With such a vast outpouring of support, it would seem that joy for Lusipurr’s victory does not begin and end with America.
“Despite living in the UK, I have been keeping a close eye on the electoral campaigning stateside,” stated sundry Scott surreptitiously, “I am pleased that the US now has a president that will bring British values to a wider audience…This change will bring about a greater understanding of British sovereignty to the US, and I for one will be looking forward to the printing of new denominations to include all twenty two royals.”
The love from England did not end there, however. Kendra Evans is such a strong supporter of Lusipurr that her quote includes a quote!
“‘When I become President, people, I make this pledge: I will only wear three-piece double-breasted suits, I will always wear a really good fedora, and my ties will not be red or blue’ (Lusipurr, RPGCast Supplemental ‘Lusipurr and Metaridley’s Entirely Unscripted Video Game Podcast Extravaganza’). I am so glad to finally see this pledge come to fruition! With an army of automated civil servants and Nate Liles as Vice-President, the glory of the Lusipurrian era will help America reach new heights!”
Even the bowels of the earth had positive things to say about the results.
“Finally a President that all the people of America deserve,” stated a crocodile that I was told preferred to be referred to as Julian, “On an unrelated note I have recently acquired a large volume of stock in several American chemical manufacture firms.”
The reptile proceeded to bite off this reporter’s left arm.
In a final burst of foreign support, the entirely inconsequential Ethan Pipher took a moment away from living on his meaningless country of Canada to offer the following remarks:
“Long live Lusipurr! Hold on a second, Mr.
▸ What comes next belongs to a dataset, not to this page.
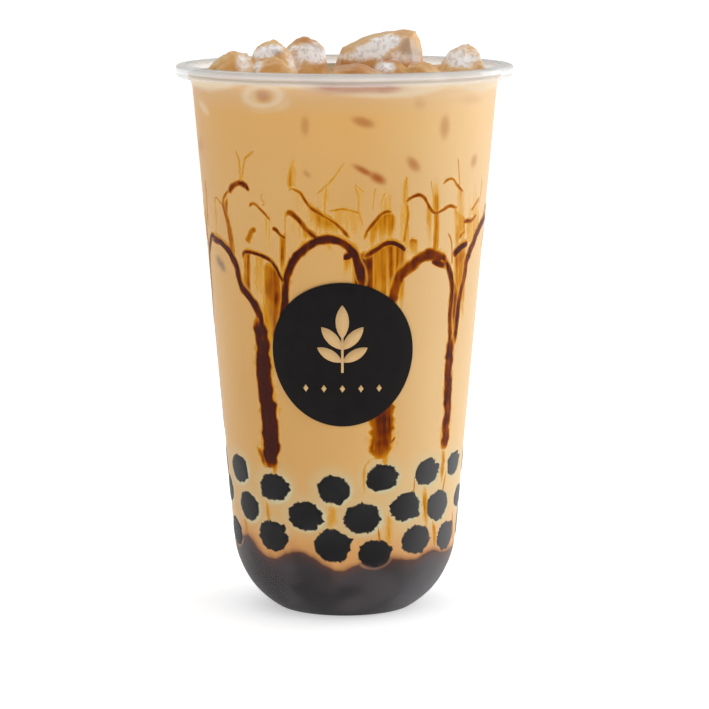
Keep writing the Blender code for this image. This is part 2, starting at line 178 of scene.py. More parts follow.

Tanaka-san, I’m doing an interview!”
This reporter tried to point of the redundancy of Ethan using both “Mr.” and “san”, but the Canadian correspondent had already returned to tasks which are not appropriate to repeat in the news.
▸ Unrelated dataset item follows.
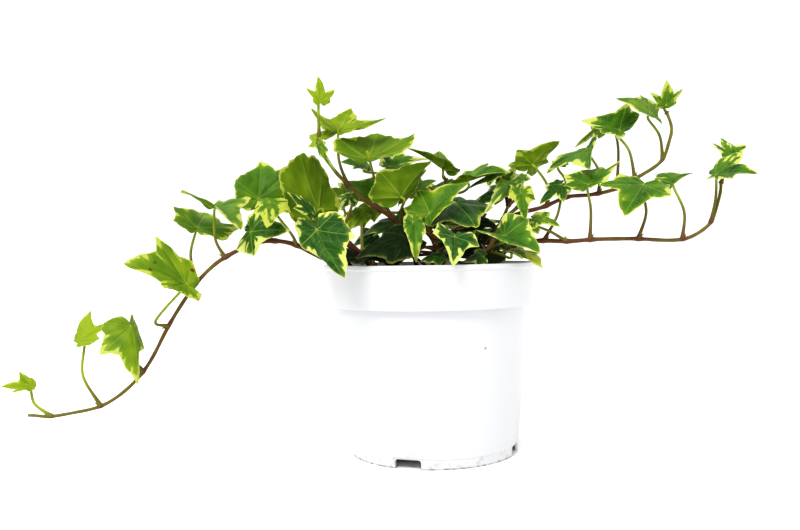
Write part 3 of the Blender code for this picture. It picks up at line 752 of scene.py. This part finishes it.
def vine_skin(shoot, sizes, rng):
    """A shoot's stem, leaf stalks and side buds as tubes. The stem thins evenly to its tip share and
    swells at each node as a bell curve; a stalk flares where it leaves the stem."""
    steps, sides, stalk_sides, bud_sides, bud_rings = 8, 14, 10, 8, 6
    tip_share, root_depth, swell_width, softness = 0.62, 7 * MM, 1.4 * MM, 9
    bud_start, bud_length, bud_girth = 0.4 * MM, 3.4 * MM, (0.8, 1.1, 1.15, 1.0, 0.7, 0.25)
    bud_radii = 0.62 * MM * np.sqrt(np.linspace(1.0, 0.02, bud_rings)) * bud_girth
    corners = placed(shoot.route)
    root = corners[0] - (0, 0, root_depth)
    path = smooth_path(np.vstack([root, corners]), steps)
    weights = np.hanning(2 * softness + 1) / np.hanning(2 * softness + 1).sum()
    ends = (np.repeat(path[:1], softness, 0), np.repeat(path[-1:], softness, 0))
    padded = np.concatenate([ends[0], path, ends[1]])
    path = np.stack([np.convolve(padded[:, i], weights, "valid") for i in range(3)], -1)
    share = np.linspace(0, 1, len(path))
    leaves = [*shoot.leaves, *shoot.more]
    nodes = corners[sorted({leaf.at for leaf in leaves})]
    gap = np.linalg.norm(path[:, None] - nodes[None], axis=-1).min(1)
    bell = np.exp(-((gap / swell_width) ** 2))
    lumps = 0.04 * np.sin(share * len(path) * 0.9 + rng.uniform(0, 9))
    radii = sizes.stem_radius * (1 - (1 - tip_share) * share) * (1 + sizes.node_swell * bell + lumps)
    skins = [tube_skin(path, radii, sides, 0.05)]
    age = np.clip(1.05 - 0.68 * share + 0.4 * bell, 0, 1)
    ages = [spread_along(age, sides)]
    ahead = unit(np.gradient(path, axis=0))
    for leaf in leaves:
        here = np.argmin(np.linalg.norm(path - corners[leaf.at], axis=-1))
        node = path[here]
        stalk = stalk_path(leaf, node)
        way = np.linspace(0, 1, len(stalk))
        flare = 1 + 0.9 * np.exp(-way * 14) + 0.35 * np.exp(-(1 - way) * 22)
        thin = sizes.stalk_radius * (1 - 0.15 * way) * flare
        skins.append(tube_skin(stalk, thin, stalk_sides, 0.08, rng.uniform(0, 6)))
        youth = LOOKS[leaf.look].youth
        ages.append(spread_along(np.clip(0.85 - way * 0.9 - 0.5 * youth, 0, 1), stalk_sides))
        lean = unit(unit(stalk[4] - node) + 0.6 * ahead[here])
        reach = np.linspace(0, 1, bud_rings)[:, None] * bud_length
        skins.append(tube_skin(node + lean * (bud_start + reach), bud_radii, bud_sides))
        ages.append(spread_along(np.linspace(0.55, 0.15, bud_rings), bud_sides))
    return joined(skins), {"vine_age": np.concatenate(ages)}


# Pot and soil

# Lumps in the soil: each wave's length and height in millimetres.
SOIL_WAVES = [
    (31, 0.5), (23, 0.4), (13, 0.35), (9, 0.3), (7, 0.3), (5.2, 0.22), (3.9, 0.2), (3.1, 0.16), (2.3, 0.12),
]

# The soil's side down the pot's inner wall, and its foot: distances from the axis and heights in
# millimetres.
SOIL_WALL = [(47.2, 73.5), (45.7, 71.6), (45.0, 68), (43.6, 50), (42.0, 32), (40.5, 14), (39.8, 8.2)]
SOIL_FOOT = 39.0

# How far the soil's edge is inside the rim, and the outermost crumbs inside the soil's edge.
SOIL_EDGE = 3.1 * MM
CRUMB_EDGE = 1.5 * MM


def rounded(corners, radii, steps=5):
    """A profile whose corners are rounded: each corner becomes the quadratic curve that leaves one
    side and joins the next at its radius from the corner."""
    corners = np.asarray(corners, float)
    points = [corners[:1]]
    t = np.linspace(0, 1, steps)[:, None]
    for before, here, after, radius in zip(corners[:-2], corners[1:-1], corners[2:], radii):
        start = here + (before - here) / np.linalg.norm(before - here) * radius
        end = here + (after - here) / np.linalg.norm(after - here) * radius
        points.append((1 - t) ** 2 * start + 2 * t * (1 - t) * here + t**2 * end)
    points.append(corners[-1:])
    return np.concatenate(points)


def pot_skin(sizes):
    """A profile turned about the pot's axis, from the middle of the floor up inside, over the rim and
    down outside to the middle of the floor's underside. Four notches lift the foot: inside one, a
    height below the foot zone's top is pressed up to start at the notch's height, which follows a
    flat arch, (1 - |offset| ** 8) ** (1 / 8)."""
    rim, height = RIM_RADIUS, RIM_MIDDLE[2]
    lip_proud, lip_height = 0.5 * MM, 2.2 * MM
    taper, step, wall = 1.5 * MM, 3.0 * MM, sizes.wall
    floor_lift, floor_top = 6 * MM, 7.5 * MM
    foot_zone, foot_band, foot_step = 5.6 * MM, 4.5 * MM, 0.3 * MM
    wall_top = height - sizes.collar_height
    collar, collar_foot = rim - lip_proud, rim - lip_proud - taper
    shoulder = collar_foot - step
    slope = (shoulder - sizes.foot_radius) / wall_top

    def outer(z):
        return sizes.foot_radius + slope * z

    corners = [
        (0, floor_top),
        (outer(floor_top) - wall, floor_top),
        (outer(wall_top) - wall, wall_top),
        (collar_foot - wall + 0.1 * MM, wall_top + wall + step / 2),
        (collar - wall, height),
        (rim, height),
        (rim, height - lip_height),
        (collar, height - lip_height - 0.3 * MM),
        (collar_foot, wall_top),
        (outer(wall_top), wall_top + 0.2 * MM),
        (outer(foot_band + foot_step), foot_band + foot_step),
        (outer(foot_band) - foot_step, foot_band),
        (sizes.foot_radius - foot_step, 0),
        (sizes.foot_radius - wall, 0),
        (outer(floor_lift) - wall, floor_lift),
        (0, floor_lift),
    ]
    radii = np.array([1.2, 1.0, 1.0, 0.4, 0.45, 0.45, 0.2, 0.7, 0.35, 0.12, 0.12, 0.25, 0.25, 0.6]) * MM
    profile = rounded(corners, radii)
    notch_turn, notches = math.radians(-109), 4
    half_angle = sizes.notch_width / 2 / sizes.foot_radius
    near = np.array([0, 0.3, 0.6, 0.8, 0.9, 0.96, 0.985, 0.996, 1.0, 1.004])
    quarter = math.tau / notches
    far = np.linspace(1.04 * half_angle, quarter / 2, 22)
    right = np.concatenate([near * half_angle, far])
    part = np.concatenate([-right[:0:-1], right[:-1]])
    offset = np.concatenate([part] * notches)
    middles = np.repeat(notch_turn + quarter * np.arange(notches), len(part))
    angle = middles + offset
    share = np.clip(np.abs(offset) / half_angle, 0, 1)
    arch = sizes.notch_height * np.clip(1 - share**8, 0, 1) ** (1 / 8)
    r, z = profile[1:-1, 0][:, None], profile[1:-1, 1][:, None]
    pressed = np.where(z < foot_zone, arch + z * (foot_zone - arch) / foot_zone, z)
    middle = RIM_MIDDLE[:2]
    rings = np.stack([middle[0] + r * np.cos(angle), middle[1] + r * np.sin(angle), pressed], -1)
    start, end = (np.array([*middle, profile[i, 1]]) for i in (0, -1))
    return closed_skin(rings, start, end)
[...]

Lusipurr himself was kind enough to leave a statement right after receiving news of his victory.
“My fellow Americans, I am not surprised to be elected your president–I knew that, eventually, reason would overcome apathy; hope and change would be shown up as the nonsense-speech they are; firm, iron-fisted, steel-booted leadership would be desired. Cometh the moment, cometh the man. I may not have been the first choice for president, but I promise–I will be the last choice.
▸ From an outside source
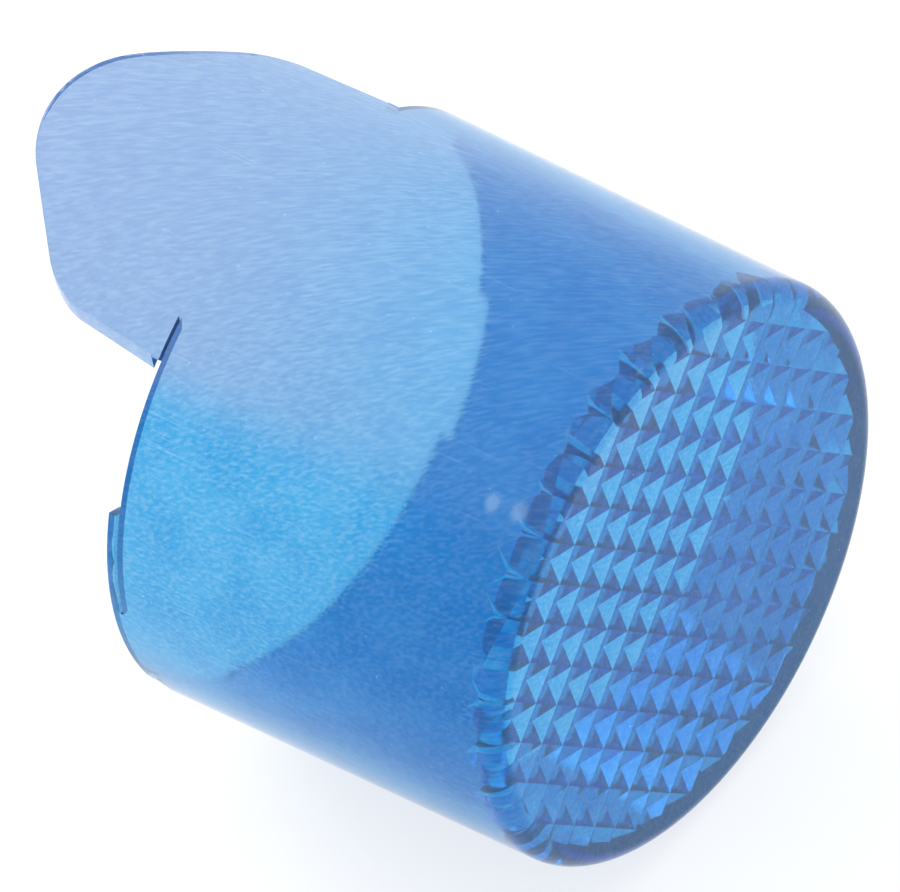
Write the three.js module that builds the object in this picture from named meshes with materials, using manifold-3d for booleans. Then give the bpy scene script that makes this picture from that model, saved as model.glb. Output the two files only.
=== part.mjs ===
// Prismatic lens cap for a small indicator lamp: a tapered see-through tube, open at one end, with a
// tongue past its rim, and a lens disc with a grid of pyramids on its inner face.
// Millimetres. The cap lies on its side: the axis is X, the lens faces +X, the tongue is on top (+Z).

import * as THREE from 'three';
import { mergeVertices } from 'three/addons/utils/BufferGeometryUtils.js';
import Module from 'manifold-3d';

const wasm = await Module();
wasm.setup();

// Shell
const mouthRadius = 12.5;
const bodyLength = 18.6;
const draftDegrees = 1.0;
const plateWall = 1.0;
const rimWall = 0.65;
const cornerRadius = 0.9;
const cornerSteps = 6;
const facets = 64;

// Tongue, as an outline seen from above
const tongueLength = 9.8;
const tongueRootHalf = 7.55;
const tongueShoulderHalf = 7.15;
const tongueTipRadius = 5.0;
const tongueFlankDegrees = 43;
const tongueShoulderRadius = 2.8;

// Relief slit under one edge of the tongue, and the shallow notches in the rim
const slitLength = 1.5;
const slitWidth = 0.15;
const notchDepth = 0.5;
const notchDegrees = 30;
const notchCentres = [52.5, 127.5, 232.5, 307.5];

// Lens
const pitch = 1.6;
const prismHeight = 0.8;
const prismRows = 17;
const gridDegrees = 48;
const plateThickness = 1.25;
const seatGap = 0.3;

const margin = 2.0;
const notchOverlap = 0.05;
const degree = Math.PI / 180;
const draft = Math.tan(draftDegrees * degree);
const endRadius = mouthRadius - draft * bodyLength;
const totalLength = bodyLength + tongueLength;

// Radius of the outer surface at a distance back from the lens face. The facets' flats touch the true round.
function outerRadius(back) {
  return (endRadius + draft * back) / Math.cos(Math.PI / facets);
}

// The wall thins evenly from the lens to the rim, and on along the tongue.
function boreRadius(back) {
  return outerRadius(back) - plateWall + ((plateWall - rimWall) * back) / bodyLength;
}

function toSolid(geometry) {
  const bare = geometry.clone();
  bare.deleteAttribute('normal');
  bare.deleteAttribute('uv');
  const merged = mergeVertices(bare, 1e-4);
  return new wasm.Manifold(new wasm.Mesh({
    numProp: 3,
    vertProperties: new Float32Array(merged.attributes.position.array),
    triVerts: new Uint32Array(merged.index.array),
  }));
}

function toGeometry(solid) {
  const mesh = solid.getMesh();
  const geometry = new THREE.BufferGeometry();
  geometry.setAttribute('position', new THREE.BufferAttribute(mesh.vertProperties, 3));
  geometry.setIndex(new THREE.BufferAttribute(mesh.triVerts, 1));
  geometry.computeVertexNormals();
  return geometry;
}

// A ring or disc turned about the X axis from [radius, back] points, with a flat facet at top and bottom.
function turned(points) {
  const profile = points.map(([radius, back]) => new THREE.Vector2(radius, -back));
  const geometry = new THREE.LatheGeometry(profile, facets, Math.PI / facets);
  return toSolid(geometry.rotateZ(-Math.PI / 2));
}

// The wall as one long tapered tube, its outer corner rounded at the lens end.
function longTube() {
  const backEnd = totalLength + margin;
  const points = [];
  for (let i = 0; i <= cornerSteps; i += 1) {
    const angle = (i / cornerSteps) * (Math.PI / 2);
    const radius = outerRadius(0) - cornerRadius + cornerRadius * Math.sin(angle);
    points.push([radius, cornerRadius - cornerRadius * Math.cos(angle)]);
  }
  points.push([outerRadius(backEnd), backEnd]);
  points.push([boreRadius(backEnd), backEnd]);
  points.push([boreRadius(0), 0]);
  points.push(points[0]);
  return turned(points.reverse());
}

// The tongue's outline, x along the cap and y across it: straight sides, round shoulders, round tip.
function tongueOutline() {
  const flank = tongueFlankDegrees * degree;
  const tipCentreX = tongueTipRadius - totalLength;
  const radiusStep = tongueShoulderRadius - tongueTipRadius;
  const centreY = tongueShoulderHalf - tongueShoulderRadius;
  const flankRise = centreY + radiusStep * Math.sin(flank);
  const centreX = tipCentreX + radiusStep * Math.cos(flank) + flankRise * Math.tan(flank);
  const shape = new THREE.Shape();
  shape.moveTo(0, -tongueRootHalf);
  shape.lineTo(0, tongueRootHalf);
  shape.lineTo(-bodyLength, tongueRootHalf);
  shape.absarc(centreX, centreY, tongueShoulderRadius, Math.PI / 2, Math.PI - flank, false);
  shape.absarc(tipCentreX, 0, tongueTipRadius, Math.PI - flank, Math.PI + flank, false);
  shape.absarc(centreX, -centreY, tongueShoulderRadius, Math.PI + flank, 1.5 * Math.PI, false);
  shape.lineTo(-bodyLength, -tongueRootHalf);
  return shape;
}

function tongueBlock() {
  const height = outerRadius(totalLength) + margin;
  return toSolid(new THREE.ExtrudeGeometry(tongueOutline(), { depth: height, bevelEnabled: false }));
}

// Everything in front of the rim plane.
function bodyBlock() {
  const side = 2 * (mouthRadius + margin);
  const block = new THREE.BoxGeometry(bodyLength + margin, side, side);
  return toSolid(block.translate(margin - (bodyLength + margin) / 2, 0, 0));
}

// A shallow notch: a pie slice about the axis that ends just behind the rim, so that it clears the tongue.
function notchCutter(centreDegrees) {
  const reach = mouthRadius + margin;
  const start = (centreDegrees - notchDegrees / 2) * degree;
  const slice = new THREE.Shape();
  slice.moveTo(0, 0);
  slice.lineTo(reach * Math.cos(start), reach * Math.sin(start));
  slice.absarc(0, 0, reach, start, start + notchDegrees * degree, false);
  slice.lineTo(0, 0);
  const depth = notchDepth + notchOverlap;
  const cutter = new THREE.ExtrudeGeometry(slice, { depth, bevelEnabled: false, curveSegments: 4 });
  cutter.rotateY(-Math.PI / 2);
  return toSolid(cutter.translate(-bodyLength + notchDepth, 0, 0));
}

// A narrow slit that frees the tongue's root from the rim, on the -Y side.
function slitCutter() {
  const height = mouthRadius + margin;
  const width = slitLength + margin;
  const cutter = new THREE.BoxGeometry(slitWidth, width, height);
  const x = -bodyLength + notchDepth - slitWidth / 2;
  const y = slitLength - tongueRootHalf - width / 2;
  return toSolid(cutter.translate(x, y, height / 2));
}

function shellGeometry() {
  let solid = longTube().intersect(bodyBlock().add(tongueBlock()));
  for (const centre of notchCentres) {
    solid = solid.subtract(notchCutter(centre));
  }
  return toGeometry(solid.subtract(slitCutter()));
}

// A point of the square grid, counted in cells from one corner, at a distance back from the lens face.
function gridPoint(i, j, back) {
  return [-back, (i - prismRows / 2) * pitch, (j - prismRows / 2) * pitch];
}

// The four faces of every pyramid, as loose triangles.
function pyramidTriangles() {
  const triangles = [];
  for (let i = 0; i < prismRows; i += 1) {
    for (let j = 0; j < prismRows; j += 1) {
      const apex = gridPoint(i + 0.5, j + 0.5, plateThickness + prismHeight);
      const ring = [[i, j], [i, j + 1], [i + 1, j + 1], [i + 1, j]];
      ring.forEach(([a, b], k) => {
        const [c, d] = ring[(k + 1) % 4];
        triangles.push(apex, gridPoint(a, b, plateThickness), gridPoint(c, d, plateThickness));
      });
    }
  }
  return triangles;
}

// The slab under the pyramids: four sides, each a fan that meets their corners, and the flat front.
function slabTriangles() {
  const edges = [
    (k) => [k, 0],
    (k) => [prismRows, k],
    (k) => [prismRows - k, prismRows],
    (k) => [0, prismRows - k],
  ];
  const front = edges.map((edge) => gridPoint(...edge(0), 0));
  const triangles = [front[0], front[1], front[2], front[0], front[2], front[3]];
  edges.forEach((edge, side) => {
    const rim = (k) => gridPoint(...edge(k), plateThickness);
    for (let k = 0; k < prismRows; k += 1) {
      triangles.push(front[side], rim(k), rim(k + 1));
    }
    triangles.push(front[side], rim(prismRows), front[(side + 1) % 4]);
  });
  return triangles;
}

function pyramidSlab() {
  const points = [...pyramidTriangles(), ...slabTriangles()].flat();
  const geometry = new THREE.BufferGeometry();
  geometry.setAttribute('position', new THREE.Float32BufferAttribute(points, 3));
  return toSolid(geometry.rotateX(-gridDegrees * degree));
}

function lensGeometry() {
  const radius = boreRadius(0) - seatGap;
  const back = plateThickness + prismHeight + margin;
  const disc = turned([[0, back], [radius, back], [radius, 0], [0, 0]]);
  return toGeometry(disc.intersect(pyramidSlab()));
}

const bluePlastic = new THREE.MeshStandardMaterial({ color: '#2f8fd8', roughness: 0.12, metalness: 0 });
const bluePrism = new THREE.MeshStandardMaterial({ color: '#4a9fe0', roughness: 0.1, metalness: 0 });

const cap = new THREE.Group();
const shell = new THREE.Mesh(shellGeometry(), bluePlastic);
shell.name = 'shell';
const lens = new THREE.Mesh(lensGeometry(), bluePrism);
lens.name = 'prism_lens';
cap.add(shell, lens);

// The middle of the box's floor is the origin.
cap.position.set(totalLength / 2, 0, mouthRadius);

export default cap;
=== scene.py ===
import math
import bpy
from mathutils import Matrix, Vector


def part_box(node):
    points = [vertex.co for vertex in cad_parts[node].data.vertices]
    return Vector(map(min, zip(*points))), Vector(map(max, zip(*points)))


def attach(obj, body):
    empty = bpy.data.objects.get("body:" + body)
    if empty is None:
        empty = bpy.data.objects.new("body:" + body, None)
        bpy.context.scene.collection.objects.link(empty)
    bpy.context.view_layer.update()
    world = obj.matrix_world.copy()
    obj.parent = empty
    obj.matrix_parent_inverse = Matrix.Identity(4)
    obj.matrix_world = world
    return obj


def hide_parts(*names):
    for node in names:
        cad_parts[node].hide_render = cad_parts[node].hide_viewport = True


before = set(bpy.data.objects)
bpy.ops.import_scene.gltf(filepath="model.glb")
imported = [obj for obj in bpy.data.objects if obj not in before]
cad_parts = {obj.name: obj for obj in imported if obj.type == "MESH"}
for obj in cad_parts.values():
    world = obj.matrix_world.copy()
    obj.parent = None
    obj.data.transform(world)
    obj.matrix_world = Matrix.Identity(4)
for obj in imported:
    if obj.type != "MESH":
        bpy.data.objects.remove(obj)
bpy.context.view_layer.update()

# Sizes are metres. The cap lies on its side, its axis along X, the lens facing +X and the tongue on top.
mm = 0.001
lensLow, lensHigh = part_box("prism_lens")
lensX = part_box("shell")[1].x  # the flat outer face of the lens
axisZ = lensLow.z / 2 + lensHigh.z / 2


def deselectAll():
    for piece in bpy.context.selected_objects:
        piece.select_set(False)


def makeActive(piece):
    deselectAll()
    piece.select_set(True)
    bpy.context.view_layer.objects.active = piece


# Materials

def linear(hexColour, alpha=1.0):
    channels = [int(hexColour[i:i + 2], 16) / 255 for i in (1, 3, 5)]
    return tuple(c / 12.92 if c <= 0.04045 else ((c + 0.055) / 1.055) ** 2.4 for c in channels) + (alpha,)


def addNode(tree, kind, settings=None, links=None):
    node = tree.nodes.new(kind)
    for key, value in (settings or {}).items():
        if key in node.inputs:
            node.inputs[key].default_value = value
        else:
            setattr(node, key, value)
    for key, source in (links or {}).items():
        tree.links.new(source, node.inputs[key])
    return node


def newMaterial(name):
    material = bpy.data.materials.new(name)
    material.use_nodes = True
    material.node_tree.nodes.clear()
    return material


# Camera, floor and light

view = {
    "azimuth": 45.5,  # degrees round from the front, then up, then tipped about the line of sight
    "elevation": 47.51,
    "roll": -11.6,
    "aimFromCentre": (4.975 * mm, -2.112 * mm, 4.67 * mm),
    "distance": 497.8 * mm,
    "lens": 520.0,
    "sensor": 36.0,
    "clipEnd": 5.0,
}


def addCamera(settings):
    azimuth = math.radians(settings["azimuth"])
    elevation = math.radians(settings["elevation"])
    back = Vector((
        math.sin(azimuth) * math.cos(elevation),
        -math.cos(azimuth) * math.cos(elevation),
        math.sin(elevation),
    ))
    level = back.to_track_quat("Z", "Y").to_matrix().to_4x4()
    roll = Matrix.Rotation(math.radians(settings["roll"]), 4, "Z")
    data = bpy.data.cameras.new("camera")
    data.lens = settings["lens"]
    data.sensor_width = settings["sensor"]
    data.clip_end = settings["clipEnd"]
    camera = bpy.data.objects.new("camera", data)
    bpy.context.collection.objects.link(camera)
    aim = Vector((0, 0, axisZ)) + Vector(settings["aimFromCentre"])
    camera.matrix_world = Matrix.Translation(aim + back * settings["distance"]) @ level @ roll
    bpy.context.scene.camera = camera


studio = {
    "floorSize": 3.0,
    "floorColour": "#909294",
    "floorRoughness": 0.7,
    "floorGlow": 0.70,
    "floorGrain": 900.0,  # roller texture, grains in a metre, then its strength and depth
    "floorRelief": (0.05, 0.05 * mm),
    "roomColour": "#ffffff",
    "roomGlow": 1.15,
    "panels": (
        {"name": "topPanel", "at": (0.10, 0.15, 0.60), "size": 0.6, "power": 0.6},
        {"name": "leftPanel", "at": (-0.50, 0.10, 0.22), "size": 0.35, "power": 1.7},
    ),
}


def paintedBoard():
    # painted board, rolled on flat: a matte pale floor that shows the colour the cap lets through
    material = newMaterial("mattePaintedBoard")
    tree = material.node_tree
    strength, depth = studio["floorRelief"]
    grain = addNode(tree, "ShaderNodeTexNoise", {"Scale": studio["floorGrain"], "Detail": 2.0})
    relief = addNode(tree, "ShaderNodeBump", {
        "Strength": strength,
        "Distance": depth,
    }, {"Height": grain.outputs["Fac"]})
    shader = addNode(tree, "ShaderNodeBsdfPrincipled", {
        "Base Color": linear(studio["floorColour"]),
        "Roughness": studio["floorRoughness"],
        "Emission Color": linear(studio["roomColour"]),
        "Emission Strength": studio["floorGlow"],
    }, {"Normal": relief.outputs["Normal"]})
    addNode(tree, "ShaderNodeOutputMaterial", links={"Surface": shader.outputs["BSDF"]})
    return material


def addFloor():
    deselectAll()
    bpy.ops.mesh.primitive_plane_add(size=studio["floorSize"], location=(0, 0, 0))
    floor = bpy.context.object
    floor.name = "floor"
    floor.data.materials.append(paintedBoard())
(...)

“When I take office in February, we will inaugurate a great era by inaugurating a great man. No longer will gangs of ruffians roam the streets unchecked; no more will the airwaves be filled with the toxic admixture of Justin Bieber and Skrillex; no more will the Jersey Shore be allowed to pollute our nation. Opera attendance will be compulsory; Shostakovich will be required; Raphael will be mandatory. We will have an era of peace and prosperity because, I promise to you each and every one, that if you try to disturb the Pax Lusipurr, we will hunt you down and get you, and your family, and your friends, and everyone you have ever loved.
“Bow-ties will receive subsidies, tea will be freely dispensed to the needy, cats will be eligible for tax credits, culture will again be the centre of our culture’s focus. We will have a base on Mars within the decade; on Venus within but a score of years; and warp drive within a quarter century. I will be increasing the budget of NASA to 10% of GDP, developing new technologies for our brave, new world.
“To those who voted for me; thank you. And, to those of you who did not, know that we are watching you, waiting for the correct moment–and when it comes, we shall strike with vengeance, merciless and without quarter. Thank you, and may God bless LusipurrLand.”
The world eagerly awaits Lusipurr’s sure to be perfect first swift moves as President.